* _Aim_
The entries below contain a line with "its closed end." and a line with "before = set(bpy.data.objects)". Retype exactly everything from the first down to the second, both included, and nothing else.

* _Given records_

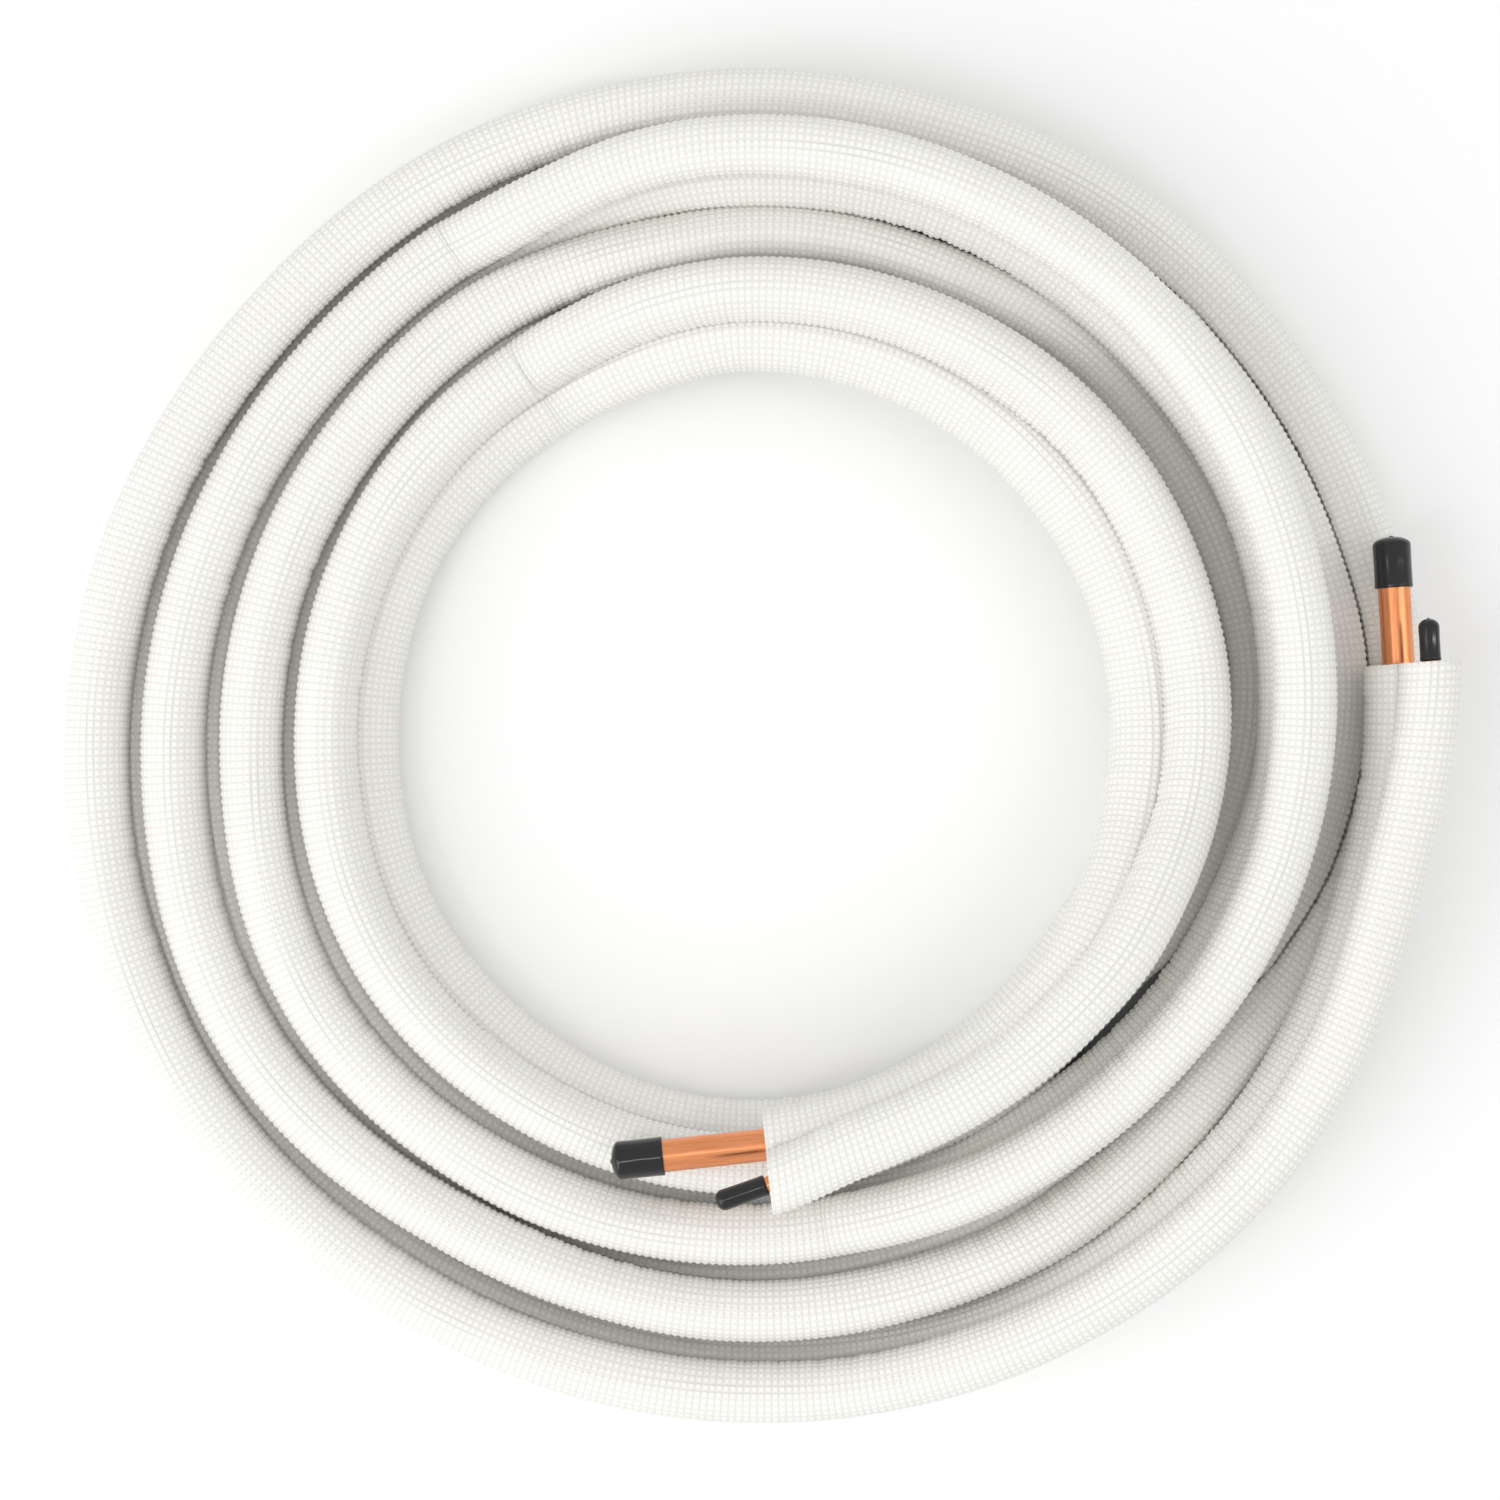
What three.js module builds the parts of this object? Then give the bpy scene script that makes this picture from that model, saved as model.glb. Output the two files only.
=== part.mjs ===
// A coiled pair of insulated copper lines: a suction line and a thinner liquid line.
// Millimetres, +Z up. The coil lies flat on the floor, and +X runs to its outer end.
import * as THREE from 'three';

// Copper lines.
const suctionOd = 12.7;
const liquidOd = 6.35;
const copperWall = 0.8;

// Foam jackets, bonded side by side.
const suctionJacketOd = 28.4;
const liquidJacketOd = 24.4;
const fitGap = 0.3; // left between pieces that touch

// Ends: bare copper beyond the jacket, and the caps pushed over it.
const outerBare = 30.5;
const innerBare = 40;
const suctionCapOd = 15.1;
const suctionCapLength = 20.4;
const liquidCapOd = 8.2;
const outerLiquidCap = 16.5;
const innerLiquidCap = 20.5;
const capEnd = 2.2; // thickness of a cap's closed end
const capDome = 3.4; // height of its rounding
const innerLiquidTurn = 13; // degrees that the liquid line's inner end bends outward

// The coil.
const eyeRadius = 140; // from the centre to the innermost jacket
const startAngle = 7; // where the outer end is cut, seen from above
const stationStep = 12; // degrees of winding between two sections

// One strand of the pair takes this much room beside the next: the suction jacket's, and more
// where the liquid jacket is thicker than usual for it.
const liquidShare = 0.86;
const thicker = Math.max(liquidJacketOd - liquidShare * suctionJacketOd, 0);
const strandPitch = suctionJacketOd + 0.65 * thicker + fitGap;
const bond = (suctionJacketOd + liquidJacketOd) / 2 + fitGap;
const jacketSides = 12;
const suctionFloor = suctionJacketOd / 2 * Math.cos(Math.PI / jacketSides);
const liquidFloor = liquidJacketOd / 2 * Math.cos(Math.PI / jacketSides) + 0.1;

// How the suction line lies, turn by turn from the outer end. A row is the winding angle in
// the turn, the radius, the lift off the floor, and the lean of the liquid line: 0 is outward
// beside it and 90 is on top. The radius is read at a pitch of 28.7 and an eye of 140, and the
// lift at a bond of 25.9.
const lay = {
  pitch: 28.7,
  eye: 140,
  bond: 25.9,
  turns: [
    [
      [0, 261.5, 25.8, 74], [17, 257.3, 25.8, 89], [37, 257, 26.3, 88], [47, 257, 25, 86],
      [67, 255.5, 13.8, 84], [87, 252, 1.3, 76], [97, 250.5, 0, 76], [127, 246, 0, 70],
      [157, 246, 0, 58], [187, 245.5, 0, 60], [227, 246.5, 0, 76], [247, 250.5, 0, 80],
      [262, 253, 0, 85], [277, 246, 0, 65], [297, 238.5, 0, 40], [327, 237.7, 0, -4],
      [347, 238.5, 0, -4],
    ],
    [
      [0, 239, 0, -4], [17, 229, 0, -4], [27, 218.5, 0, -2], [37, 209, 0, 21],
      [47, 209.5, 0, 40], [67, 215.5, 0, 62], [77, 218, 0, 72], [97, 217.5, 0, 74],
      [127, 214, 0, 72], [157, 216, 0, 57], [187, 215, 0, 60], [227, 217, 0, 71],
      [247, 218.7, 0, 68], [257, 223.2, 10.7, 78.5], [267, 228.5, 19.7, 84], [277, 230, 25.8, 84],
      [297, 231, 28.6, 88], [327, 228, 28.1, 90], [347, 223.5, 25.8, 90],
    ],
    [
      [0, 219.5, 25, 90], [17, 213.5, 26.3, 90], [27, 208.3, 30, 90], [37, 204, 29.8, 91],
      [47, 200, 27.4, 90], [67, 193, 19.1, 85], [87, 188, 0, 76], [127, 185, 0, 65],
      [157, 186, 0, 58], [187, 184.5, 0, 62], [227, 188, 0, 68], [247, 188.5, 0, 62],
      [267, 186.8, 0, 59], [277, 187.1, 0, 53], [287, 187.4, 0, 51], [307, 186.2, 0, 45],
      [327, 182.7, 0, 9], [347, 183.5, 0, -4],
    ],
    [
      [0, 182, 0, -4], [17, 169.5, 0, 4], [27, 161.5, 0, 27], [37, 157.5, 0, 60],
      [57, 157, 0, 72], [87, 158.5, 0, 72], [127, 155.3, 0, 67], [157, 154.7, 0, 60],
      [187, 154.8, 0, 62], [227, 158.5, 0, 62], [247, 159.3, 0, 58], [257, 159.7, 7.8, 55],
      [267, 161.2, 15.3, 52], [277, 163.5, 18.3, 53], [307, 163, 19.2, 45], [327, 162, 20.8, 38],
      [347, 161.5, 20.4, 41],
    ],
    [
      [0, 160.2, 20.8, 42], [17, 157.5, 29.8, 51], [27, 156.2, 38.8, 60], [37, 155.7, 46.8, 68],
      [47, 154.8, 49.8, 75], [67, 154, 50.8, 82], [82, 154.3, 50.8, 80], [94, 155.8, 50.8, 63],
    ],
  ],
};

const foam = () => new THREE.MeshStandardMaterial({ color: 0xefeeea, roughness: 0.9, metalness: 0 });
const copper = () => new THREE.MeshStandardMaterial({ color: 0xd08a50, roughness: 0.32, metalness: 1 });
const vinyl = () => new THREE.MeshStandardMaterial({ color: 0x101010, roughness: 0.35, metalness: 0 });

const rows = lay.turns.flatMap((turn, k) => turn.map(([angle, ...rest]) => [360 * k + angle, ...rest]));
const wound = rows[rows.length - 1][0];

// A smooth value of one column of the rows at a winding angle.
function smooth(angle, column) {
  const last = rows.length - 1;
  let i = 0;
  while (i < last - 1 && rows[i + 1][0] <= angle) i += 1;
  const slope = (k) => {
    const a = rows[Math.max(k - 1, 0)];
    const b = rows[Math.min(k + 1, last)];
    return (b[column] - a[column]) / (b[0] - a[0]);
  };
  const span = rows[i + 1][0] - rows[i][0];
  const t = (angle - rows[i][0]) / span;
  const t2 = t * t;
  const t3 = t2 * t;
  return (2 * t3 - 3 * t2 + 1) * rows[i][column] + (t3 - 2 * t2 + t) * span * slope(i)
    + (3 * t2 - 2 * t3) * rows[i + 1][column] + (t3 - t2) * span * slope(i + 1);
}

function suctionPoint(angle) {
  const grow = strandPitch / lay.pitch;
  const radius = eyeRadius + (smooth(angle, 1) - lay.eye) * grow;
  const height = suctionFloor + Math.max(smooth(angle, 2), 0) * bond / lay.bond;
  const turn = THREE.MathUtils.degToRad(startAngle - angle);
  return new THREE.Vector3(radius * Math.cos(turn), radius * Math.sin(turn), height);
}

// The section plane at a winding angle: along the line, outward from the coil, and up.
function section(angle) {
  const step = 1;
  const low = Math.max(angle - step, 0);
  const high = Math.min(angle + step, wound);
  const along = suctionPoint(high).sub(suctionPoint(low)).normalize();
  const outward = new THREE.Vector3(0, 0, 1).cross(along).normalize();
  const up = new THREE.Vector3().crossVectors(along, outward);
  return { at: suctionPoint(angle), along, outward, up, lean: THREE.MathUtils.degToRad(smooth(angle, 3)) };
}

const stations = [];
for (let angle = 0; angle < wound; angle += stationStep) stations.push(section(angle));
stations.push(section(wound));

// The two lines' own stations: the liquid line is the suction line's, moved across the bond.
// Where it rolls over the suction line, the straight steps between stations need more room.
// It never leans below the floor.
const suctionRun = stations;
const liquidRun = stations.map((s, i) => {
  const roll = Math.max(
    Math.abs(s.lean - stations[Math.max(i - 1, 0)].lean),
    Math.abs(s.lean - stations[Math.min(i + 1, stations.length - 1)].lean),
  );
  const across = bond / Math.cos(roll / 2);
  const flat = Math.asin(Math.max((liquidFloor - s.at.z) / across, -1));
  const lean = Math.max(s.lean, flat);
  return {
    ...s,
    at: s.at.clone().addScaledVector(s.outward, across * Math.cos(lean))
      .addScaledVector(s.up, across * Math.sin(lean)),
  };
});

// A run made longer at both ends, straight on.
function lengthen(run, atStart, atEnd, last = run[run.length - 1]) {
  const first = run[0];
  return [
    { ...first, at: first.at.clone().addScaledVector(first.along, -atStart) },
    ...run,
    { ...last, at: last.at.clone().addScaledVector(last.along, atEnd) },
  ];
}

// The same station facing another way, turned in the floor's plane.
function turned(station, degrees) {
  const up = new THREE.Vector3(0, 0, 1);
  const angle = THREE.MathUtils.degToRad(degrees);
  return {
    ...station,
    along: station.along.clone().applyAxisAngle(up, angle),
    outward: station.outward.clone().applyAxisAngle(up, angle),
    up: station.up.clone().applyAxisAngle(up, angle),
  };
}

class RunPath extends THREE.Curve {
  constructor(run) {
    super();
    this.run = run;
  }

  getPoint(t) {
    return this.run[Math.round(t * (this.run.length - 1))].at.clone();
  }

  getSpacedPoints() {
    return this.run.map((s) => s.at.clone());
  }

  computeFrenetFrames() {
    return {
      tangents: this.run.map((s) => s.along),
      normals: this.run.map((s) => s.outward),
      binormals: this.run.map((s) => s.up),
    };
  }
}

// Corners of a flat-bottomed polygon.
function corners(od, sides) {
  return Array.from({ length: sides }, (_, i) => {
    const a = (i + 0.5) * 2 * Math.PI / sides - Math.PI / 2;
    return new THREE.Vector2(od / 2 * Math.cos(a), od / 2 * Math.sin(a));
  });
}

// A round hollow tube along a run.
function tube(run, od, sides, bore, boreSides) {
  const shape = new THREE.Shape(corners(od, sides));
  shape.holes.push(new THREE.Path(corners(bore, boreSides).reverse()));
  return new THREE.ExtrudeGeometry(shape, {
    steps: run.length - 1, curveSegments: 1, extrudePath: new RunPath(run),
  });
}

// A cap: a sleeve with a closed, domed end, pushed on along the given direction.
function cap(mouth, along, od, length, bore) {
  const r = od / 2;
  const top = length - capDome;
  const profile = [
    [0, length - capEnd], [bore / 2, length - capEnd], [bore / 2, 0], [r, 0], [r, top],
    [r * 0.87, top + capDome * 0.55], [r * 0.5, top + capDome * 0.92], [0, length],
  ].map(([x, y]) => new THREE.Vector2(x, y));
  const geometry = new THREE.LatheGeometry(profile, 16);
  geometry.applyQuaternion(new THREE.Quaternion().setFromUnitVectors(new THREE.Vector3(0, 1, 0), along));
  geometry.translate(mouth.x, mouth.y, mouth.z);
  return geometry;
}

// Caps at both ends of a line. Each mouth is `bare` beyond the jacket's cut.
function capAt(station, way, bare, od, length, lineOd) {
  const along = station.along.clone().multiplyScalar(way);
  const mouth = station.at.clone().addScaledVector(along, bare);
  return cap(mouth, along, od, length, lineOd + 2 * fitGap + 0.1);
}

const group = new THREE.Group();
group.name = 'line_set_coil';
const add = (name, geometry, material) => {
  const mesh = new THREE.Mesh(geometry, material);
  mesh.name = name;
  group.add(mesh);
};

add('suction_line_jacket',
  tube(suctionRun, suctionJacketOd, jacketSides, suctionOd + 2 * fitGap, 8), foam());
add('liquid_line_jacket',
  tube(liquidRun, liquidJacketOd, jacketSides, liquidOd + 2 * fitGap, 6), foam());

const end = stations.length - 1;
const liquidInnerEnd = turned(liquidRun[end], innerLiquidTurn);
// The turned cap's rim stays clear of the jacket's cut.
const turnedGap = fitGap + liquidCapOd / 2 * Math.sin(THREE.MathUtils.degToRad(innerLiquidTurn));

// Copper reaches into each cap, short of its closed end.
const reach = suctionCapLength - capEnd - fitGap;
add('suction_line_tube',
  tube(lengthen(suctionRun, outerBare + reach, innerBare + reach),
    suctionOd, 8, suctionOd - 2 * copperWall, 8), copper());
add('liquid_line_tube',
  tube(lengthen(liquidRun, outerLiquidCap - capEnd, innerLiquidCap - capEnd, liquidInnerEnd),
    liquidOd, 6, liquidOd - 2 * copperWall, 6), copper());

add('suction_cap_outer_end',
  capAt(suctionRun[0], -1, outerBare, suctionCapOd, suctionCapLength, suctionOd), vinyl());
add('suction_cap_inner_end',
  capAt(suctionRun[end], 1, innerBare, suctionCapOd, suctionCapLength, suctionOd), vinyl());
add('liquid_cap_outer_end',
  capAt(liquidRun[0], -1, fitGap, liquidCapOd, outerLiquidCap, liquidOd), vinyl());
add('liquid_cap_inner_end',
  capAt(liquidInnerEnd, 1, turnedGap, liquidCapOd, innerLiquidCap, liquidOd), vinyl());

// The origin is under the middle of the coil, on the floor.
const box = new THREE.Box3().setFromObject(group);
const middle = box.getCenter(new THREE.Vector3());
group.position.set(-middle.x, -middle.y, -box.min.z);

export default group;
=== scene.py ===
# A coiled pair of insulated copper lines, seen from straight above on a pale floor.
# Blender works in metres, +Z up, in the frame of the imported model. The coil is worked out
# in millimetres here and goes to metres when its meshes are made.
import math

import bpy
import numpy as np
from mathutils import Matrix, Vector


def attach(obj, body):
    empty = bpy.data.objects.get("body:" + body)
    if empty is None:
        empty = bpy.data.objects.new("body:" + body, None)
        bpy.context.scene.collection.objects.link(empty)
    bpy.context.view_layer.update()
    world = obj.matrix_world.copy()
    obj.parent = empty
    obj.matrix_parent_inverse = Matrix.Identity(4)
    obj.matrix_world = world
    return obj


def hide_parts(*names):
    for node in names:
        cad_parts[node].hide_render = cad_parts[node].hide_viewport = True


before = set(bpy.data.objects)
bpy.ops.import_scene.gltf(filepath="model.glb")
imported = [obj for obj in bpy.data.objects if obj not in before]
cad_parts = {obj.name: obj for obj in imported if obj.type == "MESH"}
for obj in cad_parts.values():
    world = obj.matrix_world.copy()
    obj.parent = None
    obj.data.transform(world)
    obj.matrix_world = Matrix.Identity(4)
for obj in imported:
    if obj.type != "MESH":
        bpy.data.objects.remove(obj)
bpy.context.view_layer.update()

MM = 0.001
FULL_TURN = 2 * math.pi

# ---- Sizes, the same as the solids', in millimetres.
SUCTION_OD, LIQUID_OD, WALL = 12.7, 6.35, 0.8
SUCTION_JACKET, LIQUID_JACKET, FIT = 28.4, 24.4, 0.3
OUTER_BARE, INNER_BARE = 30.5, 40.0
SUCTION_CAP, SUCTION_CAP_LENGTH, LIQUID_CAP = 15.1, 20.4, 8.2
OUTER_LIQUID_CAP, INNER_LIQUID_CAP, CAP_END, CAP_DOME = 16.5, 20.5, 2.2, 3.4
INNER_LIQUID_TURN = 13.0  # degrees that the liquid line's inner end bends outward
START = 7.0  # degrees from +X to the outer cut
EYE = 140.0  # radius of the coil's eye
BOND = (SUCTION_JACKET + LIQUID_JACKET) / 2 + FIT

# The solids' jackets have 12 flat sides and lie on one of them, the liquid line's a little clear.
SIDES, LIQUID_CLEAR = 12, 0.1
FLAT_SHARE = math.cos(math.pi / SIDES)
SUCTION_FLOOR = SUCTION_JACKET / 2 * FLAT_SHARE
LIQUID_FLOOR = LIQUID_JACKET / 2 * FLAT_SHARE + LIQUID_CLEAR

# The table of turns was laid out with this spacing, eye and bond, and it follows the sizes.
LAID_PITCH, LAID_EYE, LAID_BOND = 28.7, 140.0, 25.9
PITCH = SUCTION_JACKET + FIT

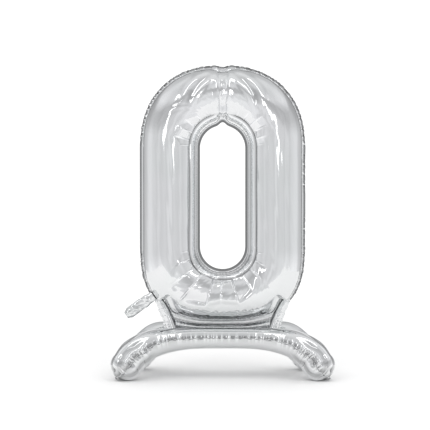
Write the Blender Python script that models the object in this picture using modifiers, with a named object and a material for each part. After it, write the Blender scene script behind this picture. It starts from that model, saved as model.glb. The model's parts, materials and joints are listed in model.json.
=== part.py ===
"""Standing foil number balloon: an inflated zero on an inflated base with four drooping feet.

Every panel of film is its own thin shell. The zero is a front and a back panel, each base leg is a
top panel and a gusset panel, and the two legs and the zero meet at a flat weld that lets the zero lean.
Metres, +Z up, X across the zero, -Y towards the viewer of its front. The origin is on the floor.
"""

import math

import bmesh
import bpy
from mathutils import Matrix, Vector

# Film. The real film is about 0.04 mm thick; it is drawn thicker so that each panel is a solid.
FILM = 0.0005
WELD_GAP = 0.0004
LAYER_PITCH = FILM + WELD_GAP
SEAM_FACE = WELD_GAP / 2 + FILM

# Zero
NUMBER_HALF_WIDTH = 0.207
NUMBER_TOP = 0.774
NUMBER_BOTTOM = 0.131
HOLE_HALF_WIDTH = 0.0565
HOLE_TOP = 0.6235
HOLE_BOTTOM = 0.265
TUBE_HALF_DEPTH = 0.066
SEAM_WIDTH = 0.009
NECK_SEAM_WIDTH = 0.004
TOP_SQUARENESS = 2.3
BOTTOM_SQUARENESS = 2.7

# Neck: the weld under the zero, and an air channel at each end of it
HINGE_HEIGHT = 0.128
HINGE_GAP = 0.0006
NECK_WEB_HALF_ANGLE = 31.0
BASE_WEB_HALF_WIDTH = 0.126
BASE_WEB_BOTTOM = 0.103
NOTCH_DEPTH = 0.020
NOTCH_FADE_ANGLE = 14.0
NECK_HALF_ANGLE = 49.0
NECK_CORNER_ANGLE = 3.0
CHANNEL_RADIUS = 0.007
RIGHT_CHANNEL = (
    (0.1520, 0.1745),
    (0.1468, 0.1670),
    (0.1400, 0.1570),
    (0.1310, 0.1440),
    (0.1245, 0.1335),
)

# Filling tail and valve sleeve, at the lower left of the zero's outer seam
TAIL_ANGLE = 215.5
TAIL_LENGTH = 0.066
TAIL_WIDTH = 0.030
TAIL_CORNER = 0.006
SLEEVE_WIDTH = 0.022
SLEEVE_INSIDE = 0.070
SLEEVE_OUTSIDE = 0.052
SLOT_HALF_DEPTH = 0.0012

# Legs: the right half of each spine, from the middle outwards, as seen from the front
FRONT_SPINE = (
    (0.0, -0.0382, 0.0965),
    (0.095, -0.0430, 0.0950),
    (0.170, -0.0560, 0.0850),
    (0.212, -0.0720, 0.0620),
    (0.233, -0.0870, 0.0360),
)
REAR_SPINE = (
    (0.0, 0.0382, 0.0965),
    (0.095, 0.0430, 0.0965),
    (0.160, 0.0560, 0.0930),
    (0.192, 0.0690, 0.0660),
    (0.216, 0.0850, 0.0355),
)
LEG_HALF_HEIGHT = (0.0260, 0.0270, 0.0340, 0.0380, 0.0380)
LEG_HALF_DEPTH = (0.0310, 0.0320, 0.0400, 0.0430, 0.0380)
LEG_SEAM_WIDTH = 0.006
LEG_SEAM_DROOP = 0.25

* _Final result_
// Copper reaches into each cap, short of its closed end.
const reach = suctionCapLength - capEnd - fitGap;
add('suction_line_tube',
  tube(lengthen(suctionRun, outerBare + reach, innerBare + reach),
    suctionOd, 8, suctionOd - 2 * copperWall, 8), copper());
add('liquid_line_tube',
  tube(lengthen(liquidRun, outerLiquidCap - capEnd, innerLiquidCap - capEnd, liquidInnerEnd),
    liquidOd, 6, liquidOd - 2 * copperWall, 6), copper());

add('suction_cap_outer_end',
  capAt(suctionRun[0], -1, outerBare, suctionCapOd, suctionCapLength, suctionOd), vinyl());
add('suction_cap_inner_end',
  capAt(suctionRun[end], 1, innerBare, suctionCapOd, suctionCapLength, suctionOd), vinyl());
add('liquid_cap_outer_end',
  capAt(liquidRun[0], -1, fitGap, liquidCapOd, outerLiquidCap, liquidOd), vinyl());
add('liquid_cap_inner_end',
  capAt(liquidInnerEnd, 1, turnedGap, liquidCapOd, innerLiquidCap, liquidOd), vinyl());

// The origin is under the middle of the coil, on the floor.
const box = new THREE.Box3().setFromObject(group);
const middle = box.getCenter(new THREE.Vector3());
group.position.set(-middle.x, -middle.y, -box.min.z);

export default group;
=== scene.py ===
# A coiled pair of insulated copper lines, seen from straight above on a pale floor.
# Blender works in metres, +Z up, in the frame of the imported model. The coil is worked out
# in millimetres here and goes to metres when its meshes are made.
import math

import bpy
import numpy as np
from mathutils import Matrix, Vector


def attach(obj, body):
    empty = bpy.data.objects.get("body:" + body)
    if empty is None:
        empty = bpy.data.objects.new("body:" + body, None)
        bpy.context.scene.collection.objects.link(empty)
    bpy.context.view_layer.update()
    world = obj.matrix_world.copy()
    obj.parent = empty
    obj.matrix_parent_inverse = Matrix.Identity(4)
    obj.matrix_world = world
    return obj


def hide_parts(*names):
    for node in names:
        cad_parts[node].hide_render = cad_parts[node].hide_viewport = True


before = set(bpy.data.objects)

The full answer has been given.